Sunday, August 13, 2006
Montana: Bear Paw
There's not much else to Glasgow, and not much happening on a Sunday afternoon. It looks a little bit like a town in a movie where everyone's mysteriously died. The guy down the counter, who works for the BNSF, says he wishes the Chinese restaurant would reopen. Call me a snob, but the idea of Chinese food in Glasgow does not appeal to me. At least not at the Hong Kong Chinese Restaurant.
Back on the road, afternoon sun in my face as I head toward the next little dot. The High Line climbs a little farther north. Thirty miles west at Hinsdale it crosses the Milk River, so named by the Lewis & Clark expedition for the color of its water. Another 15 miles west is Saco, and then Sleeping Buffalo, and on.
At Chinook there's one of those roadside interest signs describing the Battle of Bear Paw. I'm trying to make time, and after a week or so am fully ready to leave empty, windswept plains behind me, but I conclude that the Bear Paw Battlefield is someplace I really should go.
There are other places you can go to read about the story of the Nez Perce Trail and Chief Joseph's surrender. I don't know this part of my American history as well as I should, certainly not well enough to explain it to you here. The battlefield itself, about 15 miles south of the highway, is an empty place with just a parking lot and a few low monuments, and some numbered signs stuck in the ground that correspond to a printed guide you can take from a rack near the entrance. There are also signs warning against attacks from hawks if you get too close to their nests, and reminding you that "people died here" and asking you to be sensitive to that fact.
Metal stakes mark some of the significant spots on the battlefield, like the place where Chief White Bird made camp. At some of them - notably the place where Chief Joseph surrendered - people who came here before me have left little momentos of their visits - stones, ribbons, personal items, stuff that at first glance seems a little odd. I don't quite get it, but I'm not feeling like this is a place where I get to make the rules.
The sign directs you to look north, where you can see the mountains in Canada that these few people were trying to reach - were maybe two days ride away from, if they hadn't been so cold and tired and hungry and had realized that the invading army was right behind them.
Incidentally, here's the sign that led me to Bear Paw Battlefield. It did it's job in my case, but it's awfully clumsy about it - "forked tongue" and all. And maybe this just reflects too much time spent deconstructing texts in Hyde Park, but that line about "one of the blackest records in our dealings with the Indians" says more than the sign-maker may have meant to. It's not just the implicit guilt, which would more properly and usefully be anger, in my opinion. 130 years later, that "our" says it's still the white people who are writing the history, and presumably reading the history, and the history writers are still according Indians something slightly less than actual existence.
Back on the road, afternoon sun in my face as I head toward the next little dot. The High Line climbs a little farther north. Thirty miles west at Hinsdale it crosses the Milk River, so named by the Lewis & Clark expedition for the color of its water. Another 15 miles west is Saco, and then Sleeping Buffalo, and on.

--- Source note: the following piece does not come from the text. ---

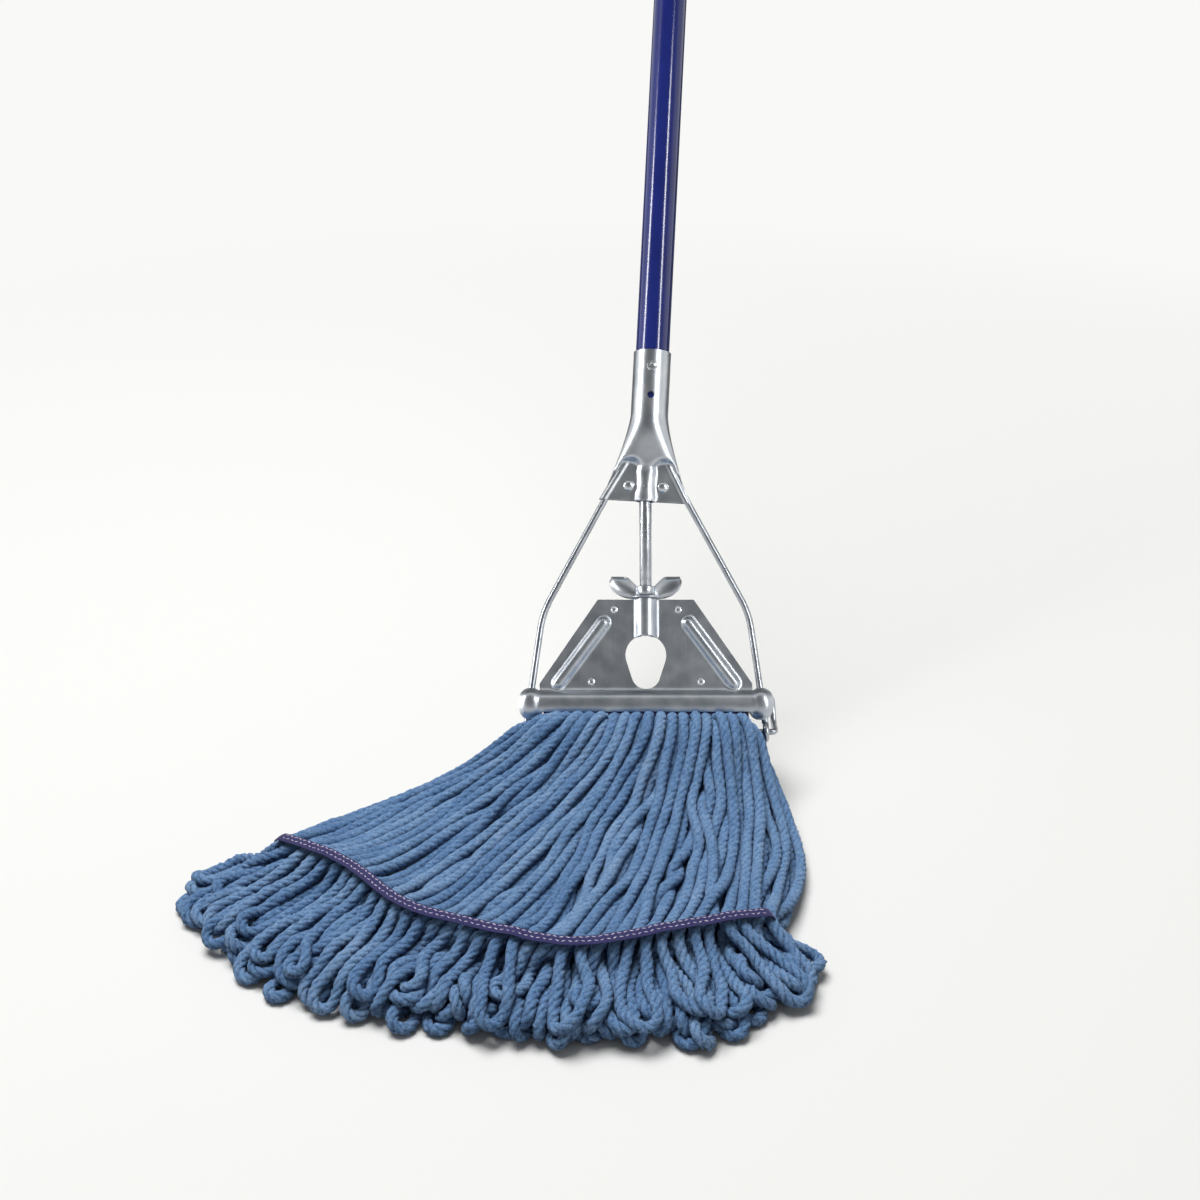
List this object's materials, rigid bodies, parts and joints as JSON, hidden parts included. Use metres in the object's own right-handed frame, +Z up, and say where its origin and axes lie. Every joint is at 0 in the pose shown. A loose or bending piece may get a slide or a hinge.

At Chinook there's one of those roadside interest signs describing the Battle of Bear Paw. I'm trying to make time, and after a week or so am fully ready to leave empty, windswept plains behind me, but I conclude that the Bear Paw Battlefield is someplace I really should go.
There are other places you can go to read about the story of the Nez Perce Trail and Chief Joseph's surrender. I don't know this part of my American history as well as I should, certainly not well enough to explain it to you here. The battlefield itself, about 15 miles south of the highway, is an empty place with just a parking lot and a few low monuments, and some numbered signs stuck in the ground that correspond to a printed guide you can take from a rack near the entrance. There are also signs warning against attacks from hawks if you get too close to their nests, and reminding you that "people died here" and asking you to be sensitive to that fact.
Metal stakes mark some of the significant spots on the battlefield, like the place where Chief White Bird made camp. At some of them - notably the place where Chief Joseph surrendered - people who came here before me have left little momentos of their visits - stones, ribbons, personal items, stuff that at first glance seems a little odd. I don't quite get it, but I'm not feeling like this is a place where I get to make the rules.
The sign directs you to look north, where you can see the mountains in Canada that these few people were trying to reach - were maybe two days ride away from, if they hadn't been so cold and tired and hungry and had realized that the invading army was right behind them.
Incidentally, here's the sign that led me to Bear Paw Battlefield. It did it's job in my case, but it's awfully clumsy about it - "forked tongue" and all. And maybe this just reflects too much time spent deconstructing texts in Hyde Park, but that line about "one of the blackest records in our dealings with the Indians" says more than the sign-maker may have meant to. It's not just the implicit guilt, which would more properly and usefully be anger, in my opinion. 130 years later, that "our" says it's still the white people who are writing the history, and presumably reading the history, and the history writers are still according Indians something slightly less than actual existence.